I ought not to have felt so intensely anxious as I watched those bushy eyebrows knitting themselves over a meagre list of names and dates. The dead man’s patients had been numerous, and most of them no doubt had come and gone without the least suspicion of anything irregular in the doctor’s practice, and without compromising themselves by any indiscrete confidences. What evidence could such a book afford against anyone? Still, I was uneasy. My instinct warned me that Tarleton would find some information that he needed in those pages. And my observation told me presently that he had found it.

“Listen, Cassilis. Most of these appointments seem to be perfectly innocent and normal. But there are certain names occurring more than once that have numbers attached to them. What do you make of this?—Sir George Castleton, 17; he has been coming once a fortnight. Mrs. Worboise, 21; about once a month. Miss Julia Sebright, 8; she seems to have dropped off. Colonel Gravelinas, 26; h’m. Mrs. Baker, 35; rather more recent than the others. Lady Violet Bredwardine—what is the matter?”

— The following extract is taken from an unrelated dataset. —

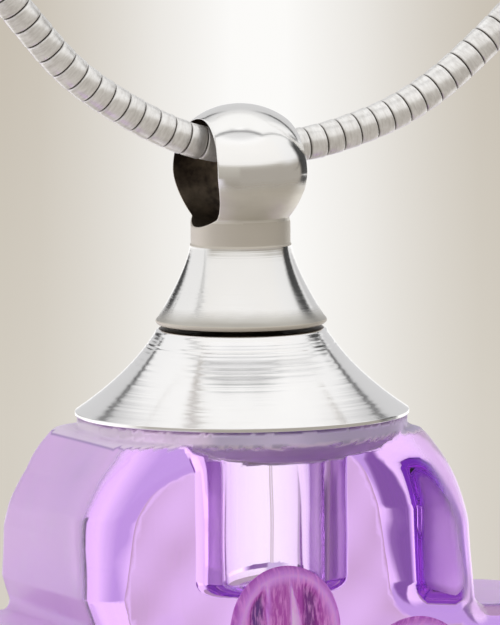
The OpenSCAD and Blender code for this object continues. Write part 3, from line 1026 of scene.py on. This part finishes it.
def make_flower():
    """Petals round the middle of the cross, with rolled rims and with ribs and folds between them."""
    ring_r, petal_r, throat = 7.0, 2.1, 3.4
    sides, rings = PETALS * 60, 44
    angle = 2 * np.pi * np.arange(sides) / sides
    pitch = 2 * np.pi / PETALS
    within = angle - pitch * np.round(angle / pitch)
    side = ring_r * np.sin(abs(within))
    tip = ring_r * np.cos(within) + TIP_STRETCH * np.sqrt(np.maximum(petal_r**2 - side**2, 0))
    neck = throat + (ring_r * np.cos(within) - throat) * (petal_r / np.maximum(side, 1e-6)) ** 6
    reach = np.where(side < petal_r, tip, neck) - 0.02
    shares = np.linspace(0, 1, rings + 1)[1:] ** 0.75

    def relief(r):
        """Height over the petal's mid face, how light it is painted there (painted shade in the folds, painted
        highlights on the rims and ribs), and its place along the streaks.
        """
        across, along = r * np.sin(within), r * np.cos(within)
        from_edge = np.maximum(petal_r - np.hypot(across, np.maximum(along - ring_r, 0) / TIP_STRETCH), 0)
        from_edge = np.minimum(from_edge, np.maximum(reach - r, 0))
        u = across / petal_r
        rim = np.exp(-((from_edge - 0.28) / 0.22) ** 2)
        inside = np.clip((from_edge - 0.34) / 0.22, 0, 1)
        field = np.clip((u + 0.36) / 0.03, 0, 1) * np.clip((0.03 - u) / 0.03, 0, 1)
        line = np.exp(-((u + 0.38) / 0.035) ** 2)
        spread = np.clip((ring_r + petal_r - along) / 2.2, 0, 1)
        facet = np.clip((u - 0.02) / 0.02, 0, 1) * np.clip((0.02 + 0.30 * spread - u) / 0.05, 0, 1)
        left, right = np.exp(-((u + 0.55) / 0.15) ** 4), np.exp(-((u - 0.42) / 0.14) ** 4)
        near_hub = np.clip((r - 2.2) / 1.5, 0, 1)
        folds = 0.10 * field + 0.16 * facet * (0.5 - u) / 0.3 - 0.26 * (left + right)
        height = (0.16 * rim + inside * folds) * near_hub
        # Painted shade in the folds, and painted highlights on the rims, the thin line and the facet's left
        # edge
        shades = 0.45 * line + facet * (0.48 - 0.8 * (u - 0.02)) - 0.5 * left - 0.34 * right
        light = 0.5 + (0.30 * rim + inside * shades) * near_hub
        place = np.stack([across * 0.9, along * 0.16, np.round(angle / pitch)], axis=-1)
        return height, np.clip(light, 0, 1), place

    points, fold_shade_and_highlight, streak = [], [], []
    for face in (-1, 1):
        for share in shares if face > 0 else shares[::-1]:
            half = HALF_THICK * (0.1 + 0.9 * math.sqrt(max(0.0, 1 - share**14)))
            r = reach * share
            height, light, place = relief(r)
            depth = face * (half + height * math.sqrt(max(0.0, 1 - share**24)))
            points.append(np.stack([r * np.sin(angle), depth, r * np.cos(angle)], axis=-1))
            fold_shade_and_highlight.append(light)
            streak.append(place)
    count = len(points)
    points = np.concatenate(points) + FLOWER_AT
    # The two middle rings end the front and the back: each is closed by a face of its own
    first, last = rings - 1, rings
    faces = [f for f in grid_faces(count, sides).tolist() if not first * sides <= f[0] < last * sides]
    faces += [[first * sides + i for i in range(sides)], [last * sides + i for i in range(sides)][::-1]]
    for i in range(sides):
        j = (i + 1) % sides
        faces.append([(count - 1) * sides + i, (count - 1) * sides + j, j, i])
    obj = mesh_object("inner_flower", points, faces, PETAL, weld=False)
    paint(obj, "fold_shade_and_highlight", np.concatenate(fold_shade_and_highlight))
    paint(obj, "streak", np.concatenate(streak))
    turn_faces_out(obj.data)
    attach(obj, "vial")
    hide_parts("flower")


make_flower()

I jerked myself round towards the door of the room. “I thought I heard someone outside.”

By a stroke of good luck someone was. The door opened as I spoke, and Sarah Neobard appeared with a hat on ready to go out.

Tarleton quietly closed the book and placed it in his pocket under her eyes.

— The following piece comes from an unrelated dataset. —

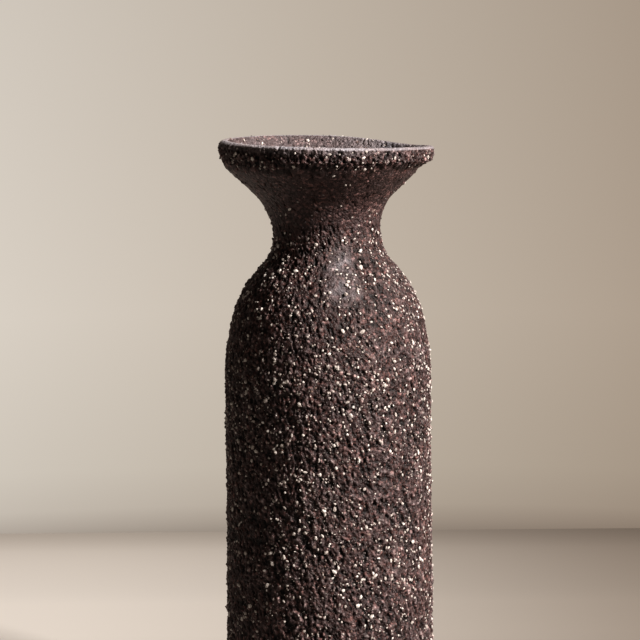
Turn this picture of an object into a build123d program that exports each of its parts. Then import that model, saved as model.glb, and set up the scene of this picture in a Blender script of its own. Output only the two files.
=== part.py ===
from build123d import *
import os
from math import copysign, cos, radians, sin, tan

# A stoneware vase, built in clay pieces that are keyed together at their seams.
# Millimetres.  +Z is up along the vase's axis.  The origin is the centre of the foot, on the surface
# that the vase stands on.  Every piece is a ring or a disc about the axis, so each is drawn as a flat
# section (x is the distance from the axis, y the height) and turned.
#
# A heading is the way the outer face runs as it is followed upwards, in degrees: 0 is straight out from
# the axis, 90 is straight up, and more than 90 leans in.  A positive turn is towards the axis.

# Overall sizes
HEIGHT = 281.0
WALL_THICKNESS = 5.5
GLAZE_THICKNESS = 0.5

# Foot and floor
FOOT_RADIUS = 43.2
FOOT_EDGE_RADIUS = 2.2
FOOT_EDGE_TURN = 70.0
FOOT_BEVEL_RADIUS = 16.0
RECESS_RADIUS = 36.5
RECESS_DEPTH = 1.2
RECESS_SLOPE_WIDTH = 1.8
SEAM_COIL_RADIUS = 7.0

# Body: two straight courses that lean in a little
WALL_HEADING = 90.4
COURSE_LENGTH = 85.1

# Shoulder: a slack round and then a tighter one
SLACK_RADIUS = 124.7
SLACK_TURN = 13.1
TIGHT_RADIUS = 51.1
TIGHT_TURN = 30.5

# Neck and mouth: hollow rounds up to the waist and out from it, and then a straight funnel
NECK_RADIUS = 18.8
WAIST_HEADING = 90.0
FLARE_RADIUS = 25.0
NECK_TOP_HEADING = 70.0
FUNNEL_HEADING = 43.9

# Rim band: it carries the funnel's underside on to a near upright outer face, which opens a little
# upwards, and a rounded lip
RIM_RADIUS = 46.3
RIM_HEIGHT = 9.2
RIM_UNDERSIDE_RISE = 2.3
RIM_SLOPE = 0.5
RIM_LIP_WIDTH = 3.3
RIM_CORNER_RADII = [0.8, 1.6, 1.2]

# Keyed seams: a ridge under the upper piece sits in a groove in the lower one
KEY_DEPTH = 1.5


def direction(heading):
    """Unit vector along a heading."""
    return Vector(cos(radians(heading)), sin(radians(heading)))


class Run:
    """A stretch of the section's outer face: straight if it has no turn, and otherwise round.

    Its size is its length if it is straight, and its radius if it is round.
    """

    def __init__(self, start, heading, size, turn=0.0):
        self.start = Vector(start)
        self.heading = heading
        self.size = size
        self.turn = turn
        self.end_heading = heading + turn
        self.end = self.edge(0.0) @ 1

    def edge(self, depth):
        """The line that keeps this depth behind the face, along the whole run."""
        start = self.start + direction(self.heading + 90.0) * depth
        if self.turn:
            radius = self.size - copysign(depth, self.turn)
            return JernArc(start, direction(self.heading), radius, self.turn)
        return Line(start, start + direction(self.heading) * self.size)


def next_run(run, size, turn=0.0):
    """The run that goes on smoothly from the end of another."""
    return Run(run.end, run.end_heading, size, turn)


# The outer face, from the foot up to the rim band
foot_edge = Run((FOOT_RADIUS, 0.0), 0.0, FOOT_EDGE_RADIUS, FOOT_EDGE_TURN)
foot_bevel = next_run(foot_edge, FOOT_BEVEL_RADIUS, WALL_HEADING - FOOT_EDGE_TURN)
lower_course = next_run(foot_bevel, COURSE_LENGTH)
upper_course = next_run(lower_course, COURSE_LENGTH)
slack_round = next_run(upper_course, SLACK_RADIUS, SLACK_TURN)
tight_round = next_run(slack_round, TIGHT_RADIUS, TIGHT_TURN)
neck_base = next_run(tight_round, NECK_RADIUS, WAIST_HEADING - tight_round.end_heading)
neck_top = next_run(neck_base, FLARE_RADIUS, NECK_TOP_HEADING - WAIST_HEADING)
flare_round = next_run(neck_top, FLARE_RADIUS, FUNNEL_HEADING - NECK_TOP_HEADING)
funnel_rise = HEIGHT - RIM_HEIGHT - flare_round.end.Y
funnel = next_run(flare_round, funnel_rise / sin(radians(FUNNEL_HEADING)))

# The inside of the floor and of the corner, from the axis out to the wall
inside_corner = lower_course.edge(WALL_THICKNESS) @ 0
corner_setback = SEAM_COIL_RADIUS * tan(radians(WALL_HEADING / 2))
floor_inside = Run((0.0, inside_corner.Y), 0.0, inside_corner.X - corner_setback)
coil_face = next_run(floor_inside, SEAM_COIL_RADIUS, WALL_HEADING)


def seam(run):
    """The keyed joint across the wall at a run's upper end, from the outer face to the inner one."""
    across = direction(run.end_heading + 90.0) * WALL_THICKNESS
    groove = run.end + across / 2 - direction(run.end_heading) * KEY_DEPTH
    return [Line(run.end, groove), Line(groove, run.end + across)]


def turned(edges):
    """The solid that a closed section makes when it is turned about the vase's axis."""
    return revolve(Plane.XZ * make_face(edges), Axis.Z)


def clay_ring(run_below, runs):
    """A ring of wall along some runs, keyed to what is below it and with a groove for what is above."""
    outer = [run.edge(0.0) for run in runs]
    inner = [run.edge(WALL_THICKNESS) for run in runs]
    return turned(outer + inner + seam(run_below) + seam(runs[-1]))


def floor_slab():
    """The base disc: a foot ring round a shallow recess, and the groove that the wall stands in."""
    underside = Polyline(
        foot_edge.start,
        (RECESS_RADIUS, 0.0),
        (RECESS_RADIUS - RECESS_SLOPE_WIDTH, RECESS_DEPTH),
        (0.0, RECESS_DEPTH),
        floor_inside.start,
        inside_corner,
    )
    return turned([underside, foot_edge.edge(0.0), foot_bevel.edge(0.0)] + seam(foot_bevel))


def floor_seam_coil():
    """The coil pressed into the inside corner, smoothed to a hollow face."""
    back = Polyline(coil_face.end, inside_corner, coil_face.start)
    return turned([coil_face.edge(0.0), back])


def rim_coil():
    """The thick band round the lip."""
    joint = seam(funnel)
    outline = FilletPolyline(
        funnel.end,
        (RIM_RADIUS - RIM_SLOPE, funnel.end.Y + RIM_UNDERSIDE_RISE),
        (RIM_RADIUS, HEIGHT),
        (RIM_RADIUS - RIM_LIP_WIDTH, HEIGHT),
        joint[-1] @ 1,
        radius=RIM_CORNER_RADII,
    )
    return turned([outline] + joint)


def liner_glaze():
    """The glaze skin on the floor, the coil and the wall, which ends at the neck's waist."""
    wall_top = upper_course.edge(WALL_THICKNESS) @ 1
    wall_inside = next_run(coil_face, (wall_top - coil_face.end).length)
    low_runs = [floor_inside, coil_face, wall_inside]
    high_runs = [slack_round, tight_round, neck_base]
    back = [run.edge(0.0) for run in low_runs] + [run.edge(WALL_THICKNESS) for run in high_runs]
    face = [run.edge(GLAZE_THICKNESS) for run in low_runs]
    face += [run.edge(WALL_THICKNESS + GLAZE_THICKNESS) for run in high_runs]
    on_axis = Line(back[0] @ 0, face[0] @ 0)
    top_edge = Line(back[-1] @ 1, face[-1] @ 1)
    return turned(back + face + [on_axis, top_edge])


pieces = {
    "floor_slab": floor_slab(),
    "floor_seam_coil": floor_seam_coil(),
    "lower_wall": clay_ring(foot_bevel, [lower_course]),
    "upper_wall": clay_ring(lower_course, [upper_course]),
    "shoulder": clay_ring(upper_course, [slack_round, tight_round]),
    "neck": clay_ring(tight_round, [neck_base, neck_top]),
    "mouth_flare": clay_ring(neck_top, [flare_round, funnel]),
    "rim_coil": rim_coil(),
    "liner_glaze": liner_glaze(),
}

os.makedirs("parts", exist_ok=True)
for name, piece in pieces.items():
    export_step(piece, f"parts/{name}.step")
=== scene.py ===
from itertools import product
from math import copysign, cos, pi, radians, sin, tan

import bpy
import numpy as np
from mathutils import Matrix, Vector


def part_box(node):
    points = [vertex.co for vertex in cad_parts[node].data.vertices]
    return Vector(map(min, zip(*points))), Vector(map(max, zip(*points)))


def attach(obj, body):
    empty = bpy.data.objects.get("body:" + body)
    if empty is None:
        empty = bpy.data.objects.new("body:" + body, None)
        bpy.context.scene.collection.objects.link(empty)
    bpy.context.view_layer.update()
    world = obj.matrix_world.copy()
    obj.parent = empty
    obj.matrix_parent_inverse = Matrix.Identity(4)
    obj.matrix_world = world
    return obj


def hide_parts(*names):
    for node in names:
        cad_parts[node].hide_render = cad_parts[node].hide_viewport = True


# A stoneware vase in rough grogged clay.  Each clay piece is a closed ring or disc that meets its
# neighbours along shared rows of points, so the rough skin runs on unbroken over the seams.  The grog
# is made of small crushed grains set into that skin.
#
# Lengths are millimetres until a mesh is made, and heights are measured from the table.  +X is the
# right, and +Y is the back.  A heading is the way a line of the section runs, in degrees: 0 is out
# from the axis and 90 is straight up.  A pair of numbers is a range.

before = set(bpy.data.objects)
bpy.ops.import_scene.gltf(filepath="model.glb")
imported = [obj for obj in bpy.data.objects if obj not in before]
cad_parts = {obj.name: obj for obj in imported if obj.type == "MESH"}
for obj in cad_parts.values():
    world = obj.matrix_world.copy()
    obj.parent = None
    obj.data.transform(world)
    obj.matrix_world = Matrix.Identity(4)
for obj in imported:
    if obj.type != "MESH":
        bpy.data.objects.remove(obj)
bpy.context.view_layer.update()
scene = bpy.context.scene
MM = 0.001

# ---- the section, as the frame's clay pieces have it ----
WALL_THICKNESS = 5.5
GLAZE_THICKNESS = 0.5
RECESS_RADIUS = 36.5
RECESS_SLOPE_WIDTH = 1.8
RECESS_DEPTH = 1.2
FOOT_RADIUS = 43.2
FOOT_EDGE_RADIUS = 2.2
FOOT_EDGE_TURN = 70.0
FOOT_BEVEL_RADIUS = 16.0
SEAM_COIL_RADIUS = 7.0
WALL_HEADING = 90.4
COURSE_LENGTH = 85.1
SLACK_RADIUS = 124.7
SLACK_TURN = 13.1
TIGHT_RADIUS = 51.1
TIGHT_TURN = 30.5
NECK_RADIUS = 18.8
WAIST_HEADING = 90.0
FLARE_RADIUS = 25.0
NECK_TOP_HEADING = 70.0
FUNNEL_HEADING = 43.9
RIM_RADIUS = 46.3
RIM_UNDERSIDE_RISE = 2.3
RIM_SLOPE = 0.5
RIM_LIP_WIDTH = 3.3
RIM_CORNER_RADII = (0.8, 1.6, 1.2)
KEY_DEPTH = 1.5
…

“I am taking Dr. Weathered’s appointment-book, Miss Neobard. I shall have to make inquiries about some of his patients.”

The stately Sarah’s eyes flashed vindictively. “You are welcome to any information I can give you about them, Sir Frank. One of them is at the bottom of this crime, you may be sure.”

Tarleton lifted his eyebrows. “We don’t yet know that it is a crime—in that sense,” he said with an air of doubt. “Dr. Weathered seems to have been drugged by someone who wanted to get his keys. But whoever did it may not have meant to give a fatal dose.”

I listened anxiously. I was puzzled to understand the specialist’s theory. Did he consider that Weathered had succumbed to a dose that would not have killed a man in ordinary health? And if so, was his death due to some organic weakness, as I had myself suggested when we were viewing the corpse? Or was it possible that Weathered was in the habit of taking the pellets found upon him, after all, and that he had just absorbed such a quantity of the poison into his system that the extra dose proved mortal in consequence? My experience was not enough to enable me to form a decided opinion of my own on either of these alternatives.

While these thoughts were passing through my mind Miss Neobard was scrutinizing my companion’s face with suspicion.